Held: The appeal was dismissed.
(1) On its true construction, the policy in paragraph 11(d)(i) included the application of the policy in the first part of paragraph 172, because the application of that policy was capable of providing a clear reason for refusing planning permission. The sense of the word “provides” in paragraph 11(d)(i) was that the application of the policy in question yielded a clear reason for refusal in the decision-maker’s view, as a matter of planning judgment.
The first part of paragraph 172, which referred to the concept of great weight being given to the conservation and enhancement of landscape and scenic beauty in an AONB, clearly envisaged a balance being struck when it was applied in the making of a planning decision in accordance with the statutory regime under section 70(2) of the 1990 Act and section 38(6) of the Planning and Compulsory Purchase Act 2004. It was a balance between what could properly be seen as a breach of, or conflict with, the policy and any countervailing factors.
Although the policy was not actually expressed in terms of an expectation that the decision would be in favour of the protection of the “landscape and scenic beauty”, or against harm to that interest, that was the real sense of it.
(2) The requirement in the first part of paragraph 172 for “great weight” to be given to the conservation etc in an AONB did not prevent its application providing a clear reason for the refusal of planning permission. The language of the first part of paragraph 172, read in context and in the light of its purpose, could found a clear reason for refusal, in accordance with paragraph 11(d)(i). It embodied the principle that decisions on applications for planning permission, as well as policies in development plans, should work to conserve and enhance landscape and scenic beauty in AONBs. In a relevant case, when the policy was applied, a balance would be struck in which appropriate weight was given to any conflict with that objective. In striking the balance the decision-maker would have in mind the need to protect the AONB and to limit the scale and extent of development within it. In doing that, the decision-maker would have to exercise planning judgment. The application of the policy necessarily involved a balancing exercise in which any harmful effects of the proposed development on the AONB were given due weight, having regard to what the policy said, and any benefits of the proposal were set against them, leading to a conclusion on whether there was a clear reason for refusing the proposed development. If there were no benefits to set against the harm to the AONB, or if there were benefits insufficient to outweigh the harm, the decision-maker might properly conclude that the application of the policy provided a clear reason for refusing the development proposed.

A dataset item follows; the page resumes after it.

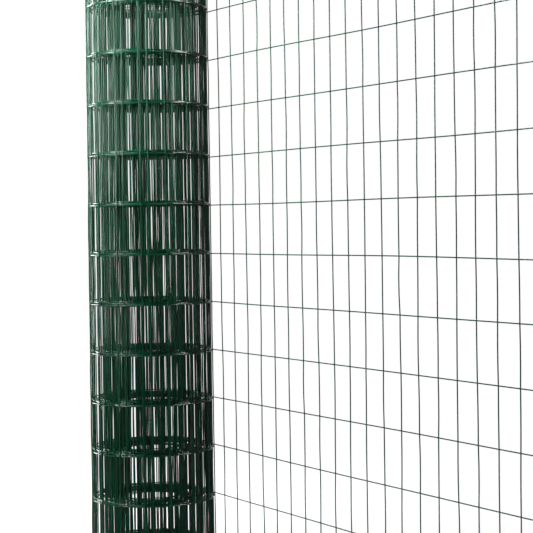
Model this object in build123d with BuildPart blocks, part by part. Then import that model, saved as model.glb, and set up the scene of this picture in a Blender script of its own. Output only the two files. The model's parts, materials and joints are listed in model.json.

In the present case the inspector had discerned the true meaning of the policy, rightly applied it under paragraph 11(d)(i), and conducted an impeccable balancing exercise, setting benefit against harm. His conclusions demonstrated a lawful application of the policies in the NPPF, consistent with their correct interpretation, and fully in compliance with the statutory requirements for decision-making in section 70(2) of the 1990 Act and section 38(6) of the 2004 Act.
(3) If the interpretation put forward by the appellant were right, it would produce a result incompatible with the objectives of paragraphs 11 and 172, read together, preventing the policy in paragraph 172 being given its full potential effect under paragraph 11(d). The “tilted balance”, or positive presumption, under paragraph 11(d)(ii) was not available in every case where there were no relevant policies of the development plan or the most important policies in the plan were out-of-date. It was deliberately disapplied in the situation provided for in paragraph 11(d)(i), where policies of the NPPF that protected areas or assets of particular importance were engaged, applied and found to justify planning permission being withheld. Otherwise, the “tilted balance” could work against the protection afforded by those policies and undermine them. That would be hostile to the objective of paragraph 11(d)(i) and inimical to the explicit strategy of the NPPF for sustainable development: Forest of Dean District Council v Secretary of State for Communities and Local Government [2016] EWHC 421 (Admin); [2016] PLSCS 75 considered.
Charles Banner QC and Matthew Fraser (instructed by Penningtons Manches Cooper LLP) appeared for the appellant; Richard Moules (instructed by the Government Legal Department) appeared for the first respondent.